Task details >>
Write the material out again exactly.

## Start

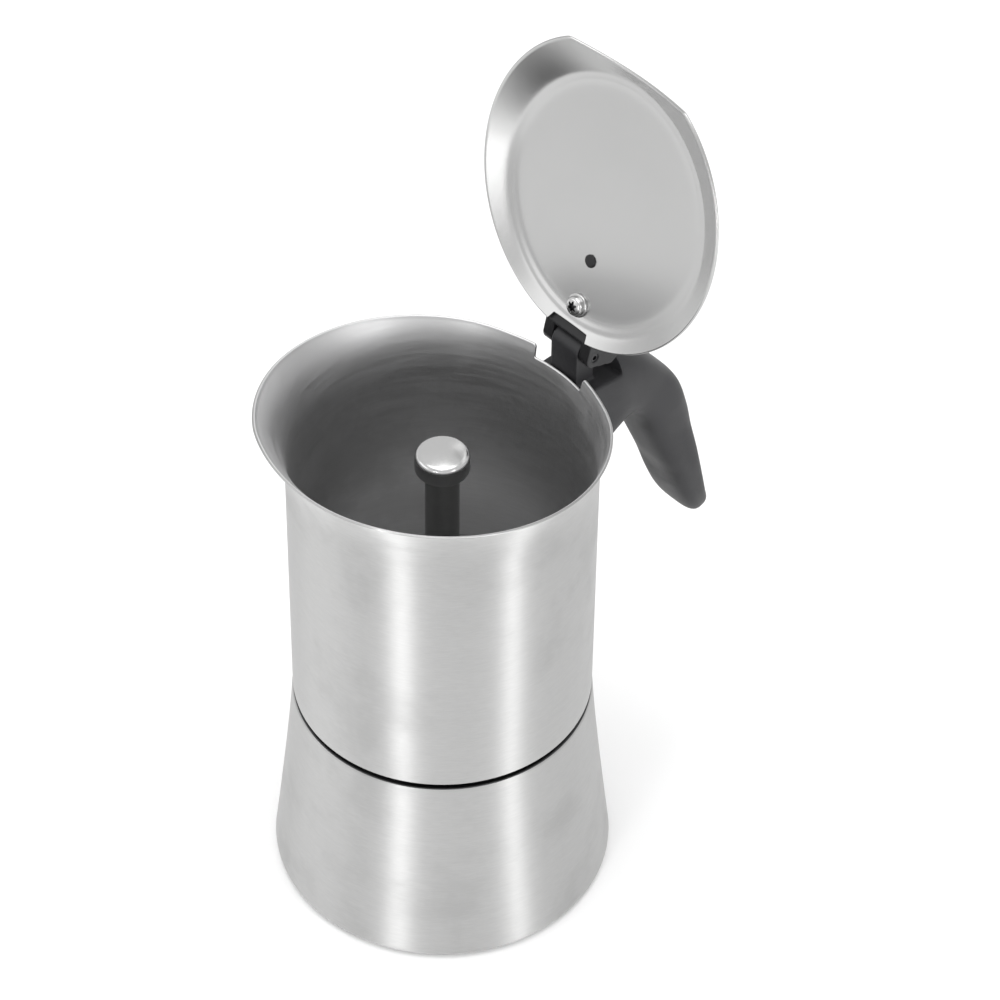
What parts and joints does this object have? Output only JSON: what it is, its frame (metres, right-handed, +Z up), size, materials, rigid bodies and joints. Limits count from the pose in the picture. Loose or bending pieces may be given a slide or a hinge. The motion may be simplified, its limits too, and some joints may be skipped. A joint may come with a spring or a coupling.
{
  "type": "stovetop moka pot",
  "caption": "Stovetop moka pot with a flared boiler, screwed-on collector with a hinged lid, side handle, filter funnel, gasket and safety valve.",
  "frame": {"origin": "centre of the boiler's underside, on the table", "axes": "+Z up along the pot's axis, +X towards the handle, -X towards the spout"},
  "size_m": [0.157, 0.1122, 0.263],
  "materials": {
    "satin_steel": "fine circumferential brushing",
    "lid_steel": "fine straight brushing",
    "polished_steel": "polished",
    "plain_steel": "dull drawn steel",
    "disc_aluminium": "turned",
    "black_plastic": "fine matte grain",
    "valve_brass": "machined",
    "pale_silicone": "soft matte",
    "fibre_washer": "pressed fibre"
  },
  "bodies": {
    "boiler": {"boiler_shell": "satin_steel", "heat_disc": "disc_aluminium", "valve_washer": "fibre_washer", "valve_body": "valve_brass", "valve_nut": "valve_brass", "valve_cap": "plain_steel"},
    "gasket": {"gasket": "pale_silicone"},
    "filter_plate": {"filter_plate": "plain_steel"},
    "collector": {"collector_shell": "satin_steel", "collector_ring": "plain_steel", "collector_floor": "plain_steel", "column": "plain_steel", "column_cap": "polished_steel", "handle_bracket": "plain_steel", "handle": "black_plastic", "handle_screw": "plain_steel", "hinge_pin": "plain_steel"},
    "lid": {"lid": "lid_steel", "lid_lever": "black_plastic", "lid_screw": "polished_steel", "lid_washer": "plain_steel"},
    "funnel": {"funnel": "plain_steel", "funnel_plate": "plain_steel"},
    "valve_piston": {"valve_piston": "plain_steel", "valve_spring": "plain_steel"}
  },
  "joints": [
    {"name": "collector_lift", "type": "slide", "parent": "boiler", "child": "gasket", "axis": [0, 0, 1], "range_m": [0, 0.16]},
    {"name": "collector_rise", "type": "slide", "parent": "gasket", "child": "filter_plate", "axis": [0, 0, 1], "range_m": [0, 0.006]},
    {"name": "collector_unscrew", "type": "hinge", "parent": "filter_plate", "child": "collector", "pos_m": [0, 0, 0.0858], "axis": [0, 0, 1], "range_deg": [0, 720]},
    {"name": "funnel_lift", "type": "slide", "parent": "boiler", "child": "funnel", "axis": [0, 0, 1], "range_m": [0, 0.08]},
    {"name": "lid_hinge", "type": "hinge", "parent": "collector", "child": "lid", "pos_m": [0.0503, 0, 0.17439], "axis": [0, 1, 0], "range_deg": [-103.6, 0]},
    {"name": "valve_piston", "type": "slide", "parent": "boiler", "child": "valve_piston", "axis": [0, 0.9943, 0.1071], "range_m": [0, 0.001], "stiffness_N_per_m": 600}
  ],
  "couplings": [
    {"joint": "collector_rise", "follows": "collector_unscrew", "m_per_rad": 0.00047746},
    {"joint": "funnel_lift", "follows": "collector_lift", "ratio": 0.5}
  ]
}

## End

Answer >>
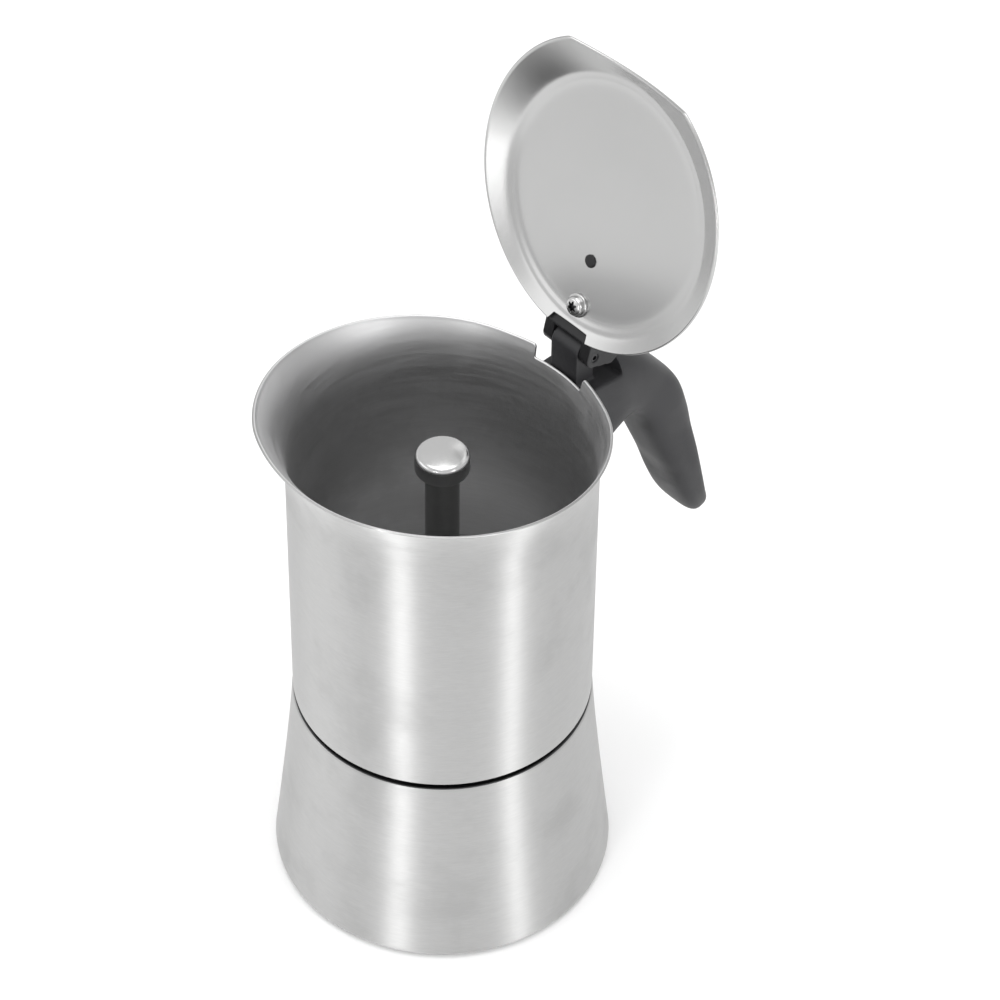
What parts and joints does this object have? Output only JSON: what it is, its frame (metres, right-handed, +Z up), size, materials, rigid bodies and joints. Limits count from the pose in the picture. Loose or bending pieces may be given a slide or a hinge. The motion may be simplified, its limits too, and some joints may be skipped. A joint may come with a spring or a coupling.
{
  "type": "stovetop moka pot",
  "caption": "Stovetop moka pot with a flared boiler, screwed-on collector with a hinged lid, side handle, filter funnel, gasket and safety valve.",
  "frame": {"origin": "centre of the boiler's underside, on the table", "axes": "+Z up along the pot's axis, +X towards the handle, -X towards the spout"},
  "size_m": [0.157, 0.1122, 0.263],
  "materials": {
    "satin_steel": "fine circumferential brushing",
    "lid_steel": "fine straight brushing",
    "polished_steel": "polished",
    "plain_steel": "dull drawn steel",
    "disc_aluminium": "turned",
    "black_plastic": "fine matte grain",
    "valve_brass": "machined",
    "pale_silicone": "soft matte",
    "fibre_washer": "pressed fibre"
  },
  "bodies": {
    "boiler": {"boiler_shell": "satin_steel", "heat_disc": "disc_aluminium", "valve_washer": "fibre_washer", "valve_body": "valve_brass", "valve_nut": "valve_brass", "valve_cap": "plain_steel"},
    "gasket": {"gasket": "pale_silicone"},
    "filter_plate": {"filter_plate": "plain_steel"},
    "collector": {"collector_shell": "satin_steel", "collector_ring": "plain_steel", "collector_floor": "plain_steel", "column": "plain_steel", "column_cap": "polished_steel", "handle_bracket": "plain_steel", "handle": "black_plastic", "handle_screw": "plain_steel", "hinge_pin": "plain_steel"},
    "lid": {"lid": "lid_steel", "lid_lever": "black_plastic", "lid_screw": "polished_steel", "lid_washer": "plain_steel"},
    "funnel": {"funnel": "plain_steel", "funnel_plate": "plain_steel"},
    "valve_piston": {"valve_piston": "plain_steel", "valve_spring": "plain_steel"}
  },
  "joints": [
    {"name": "collector_lift", "type": "slide", "parent": "boiler", "child": "gasket", "axis": [0, 0, 1], "range_m": [0, 0.16]},
    {"name": "collector_rise", "type": "slide", "parent": "gasket", "child": "filter_plate", "axis": [0, 0, 1], "range_m": [0, 0.006]},
    {"name": "collector_unscrew", "type": "hinge", "parent": "filter_plate", "child": "collector", "pos_m": [0, 0, 0.0858], "axis": [0, 0, 1], "range_deg": [0, 720]},
    {"name": "funnel_lift", "type": "slide", "parent": "boiler", "child": "funnel", "axis": [0, 0, 1], "range_m": [0, 0.08]},
    {"name": "lid_hinge", "type": "hinge", "parent": "collector", "child": "lid", "pos_m": [0.0503, 0, 0.17439], "axis": [0, 1, 0], "range_deg": [-103.6, 0]},
    {"name": "valve_piston", "type": "slide", "parent": "boiler", "child": "valve_piston", "axis": [0, 0.9943, 0.1071], "range_m": [0, 0.001], "stiffness_N_per_m": 600}
  ],
  "couplings": [
    {"joint": "collector_rise", "follows": "collector_unscrew", "m_per_rad": 0.00047746},
    {"joint": "funnel_lift", "follows": "collector_lift", "ratio": 0.5}
  ]
}